STATED GOAL: Repeat everything in the material exactly.

* * *

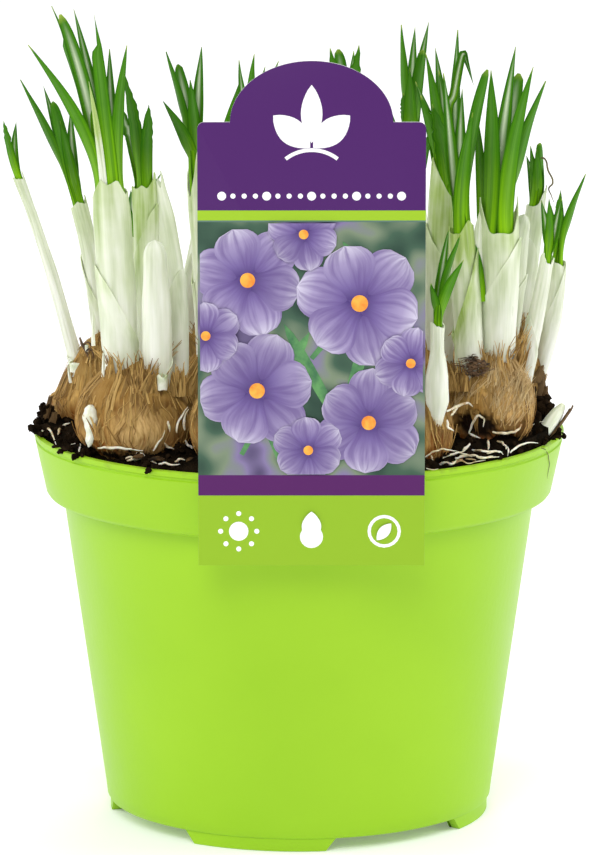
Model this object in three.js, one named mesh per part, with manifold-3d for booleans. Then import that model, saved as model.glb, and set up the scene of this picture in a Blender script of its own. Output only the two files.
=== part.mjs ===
// A pot of crocus plants in leaf: a moulded plastic pot, the compost in it, a dozen corms that sit on the
// compost, the pale sheaths and green leaves that grow from them, and a card label that hangs on the rim.
// Millimetres, +Z up. The pot's axis is the Z axis and its feet stand on Z = 0. The label faces -Y.

import * as THREE from 'three';
import { mergeVertices } from 'three/addons/utils/BufferGeometryUtils.js';
import Module from 'manifold-3d';

const wasm = await Module();
wasm.setup();

// ---- driving dimensions ----

const gap = 0.3;                    // clearance between neighbouring solids

const rimRadius = 60;               // outside of the rim's lip
const potHeight = 87.7;             // top of the lip
const rimBandFoot = 73;             // lower edge of the deep rim band
const bandFootRadius = 56.9;
const bodyTopRadius = 53.3;         // just under the rim band
const bodyFootRadius = 44;
const wall = 1.2;
const floorUnderside = 2.7;         // the feet are this tall
const floorTop = 4.2;
const potSides = 48;
const footCount = 4;
const footAngle = 48;               // degrees of the circle that each foot covers
const footTurn = -12.4;             // degrees that the front foot is turned from -Y towards -X
const footInner = 40.2;
const footOuter = 43;
const drainHoles = 4;
const drainRadius = 3.5;
const drainCircle = 28;

const soilSides = 32;
const soilLevel = 88.2;

const cardLeft = -21.7;
const cardRight = 27.1;
const cardFoot = 68.6;
const cardShoulder = 165.1;
const cardTop = 178.2;
const archHalfWidth = 17.4;
const cardThickness = 0.6;
const tongueWidth = 16;
const tongueThickness = 0.8;
const tongueDepth = 12;             // how far the tongue reaches below the lip, inside the pot

const cormHalfHeight = 10.5;
const cormSides = 14;
const cormRings = 6;
const cormRidge = 0.04;             // how much the coat's ridges vary its radius
const tuftCount = 4;
const rootedDepth = 4;              // how far a sheath stands in its corm

const sheathSides = 8;
const socketDepth = 8;              // the leaf bundle stands this deep in the sheath's mouth
const sheathWall = 0.6;
const usualSlant = 0.5;             // rise of a mouth's high side, in mouth radii

const brown = new THREE.MeshStandardMaterial({ color: 0x8a6236, roughness: 0.85, metalness: 0 });
const ivory = new THREE.MeshStandardMaterial({ color: 0xe9eedb, roughness: 0.5, metalness: 0 });
const leafGreen = new THREE.MeshStandardMaterial({ color: 0x4f9a24, roughness: 0.45, metalness: 0 });
const peat = new THREE.MeshStandardMaterial({ color: 0x1f1712, roughness: 0.95, metalness: 0 });
const limePlastic = new THREE.MeshStandardMaterial({ color: 0xa8e03a, roughness: 0.55, metalness: 0 });
const purpleCard = new THREE.MeshStandardMaterial({ color: 0x5f3a7b, roughness: 0.4, metalness: 0 });

// Each corm: its centre on the compost, its radius and the height of its centre.
const corms = [
  { at: [-36, -25, 94.5], radius: 13.5 },
  { at: [-46.5, 1, 95], radius: 10 },
  { at: [-13, -37, 94.5], radius: 10.5 },
  { at: [-17, -5, 95], radius: 11 },
  { at: [42.5, -19, 95.5], radius: 10 },
  { at: [25, -38, 94.5], radius: 10 },
  { at: [-28, 25, 95], radius: 11 },
  { at: [1, 37, 95], radius: 11 },
  { at: [29, 25, 95], radius: 10.5 },
  { at: [6, 3, 95], radius: 12 },
  { at: [28, -3, 95], radius: 9.5 },
  { at: [47.5, 1.5, 97], radius: 9.5 },
];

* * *

OUTPUT OF THE EXERCISE:
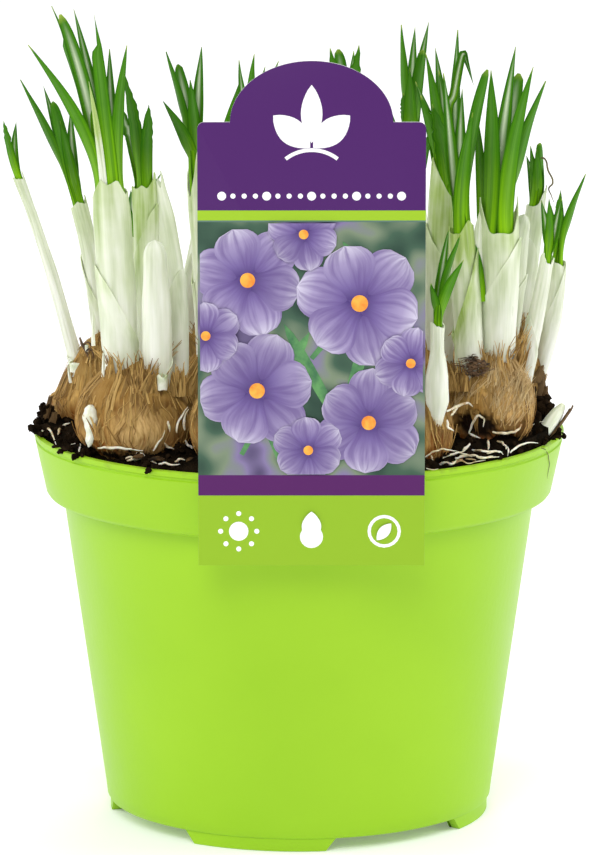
Model this object in three.js, one named mesh per part, with manifold-3d for booleans. Then import that model, saved as model.glb, and set up the scene of this picture in a Blender script of its own. Output only the two files.
=== part.mjs ===
// A pot of crocus plants in leaf: a moulded plastic pot, the compost in it, a dozen corms that sit on the
// compost, the pale sheaths and green leaves that grow from them, and a card label that hangs on the rim.
// Millimetres, +Z up. The pot's axis is the Z axis and its feet stand on Z = 0. The label faces -Y.

import * as THREE from 'three';
import { mergeVertices } from 'three/addons/utils/BufferGeometryUtils.js';
import Module from 'manifold-3d';

const wasm = await Module();
wasm.setup();

// ---- driving dimensions ----

const gap = 0.3;                    // clearance between neighbouring solids

const rimRadius = 60;               // outside of the rim's lip
const potHeight = 87.7;             // top of the lip
const rimBandFoot = 73;             // lower edge of the deep rim band
const bandFootRadius = 56.9;
const bodyTopRadius = 53.3;         // just under the rim band
const bodyFootRadius = 44;
const wall = 1.2;
const floorUnderside = 2.7;         // the feet are this tall
const floorTop = 4.2;
const potSides = 48;
const footCount = 4;
const footAngle = 48;               // degrees of the circle that each foot covers
const footTurn = -12.4;             // degrees that the front foot is turned from -Y towards -X
const footInner = 40.2;
const footOuter = 43;
const drainHoles = 4;
const drainRadius = 3.5;
const drainCircle = 28;

const soilSides = 32;
const soilLevel = 88.2;

const cardLeft = -21.7;
const cardRight = 27.1;
const cardFoot = 68.6;
const cardShoulder = 165.1;
const cardTop = 178.2;
const archHalfWidth = 17.4;
const cardThickness = 0.6;
const tongueWidth = 16;
const tongueThickness = 0.8;
const tongueDepth = 12;             // how far the tongue reaches below the lip, inside the pot

const cormHalfHeight = 10.5;
const cormSides = 14;
const cormRings = 6;
const cormRidge = 0.04;             // how much the coat's ridges vary its radius
const tuftCount = 4;
const rootedDepth = 4;              // how far a sheath stands in its corm

const sheathSides = 8;
const socketDepth = 8;              // the leaf bundle stands this deep in the sheath's mouth
const sheathWall = 0.6;
const usualSlant = 0.5;             // rise of a mouth's high side, in mouth radii

const brown = new THREE.MeshStandardMaterial({ color: 0x8a6236, roughness: 0.85, metalness: 0 });
const ivory = new THREE.MeshStandardMaterial({ color: 0xe9eedb, roughness: 0.5, metalness: 0 });
const leafGreen = new THREE.MeshStandardMaterial({ color: 0x4f9a24, roughness: 0.45, metalness: 0 });
const peat = new THREE.MeshStandardMaterial({ color: 0x1f1712, roughness: 0.95, metalness: 0 });
const limePlastic = new THREE.MeshStandardMaterial({ color: 0xa8e03a, roughness: 0.55, metalness: 0 });
const purpleCard = new THREE.MeshStandardMaterial({ color: 0x5f3a7b, roughness: 0.4, metalness: 0 });

// Each corm: its centre on the compost, its radius and the height of its centre.
const corms = [
  { at: [-36, -25, 94.5], radius: 13.5 },
  { at: [-46.5, 1, 95], radius: 10 },
  { at: [-13, -37, 94.5], radius: 10.5 },
  { at: [-17, -5, 95], radius: 11 },
  { at: [42.5, -19, 95.5], radius: 10 },
  { at: [25, -38, 94.5], radius: 10 },
  { at: [-28, 25, 95], radius: 11 },
  { at: [1, 37, 95], radius: 11 },
  { at: [29, 25, 95], radius: 10.5 },
  { at: [6, 3, 95], radius: 12 },
  { at: [28, -3, 95], radius: 9.5 },
  { at: [47.5, 1.5, 97], radius: 9.5 },
];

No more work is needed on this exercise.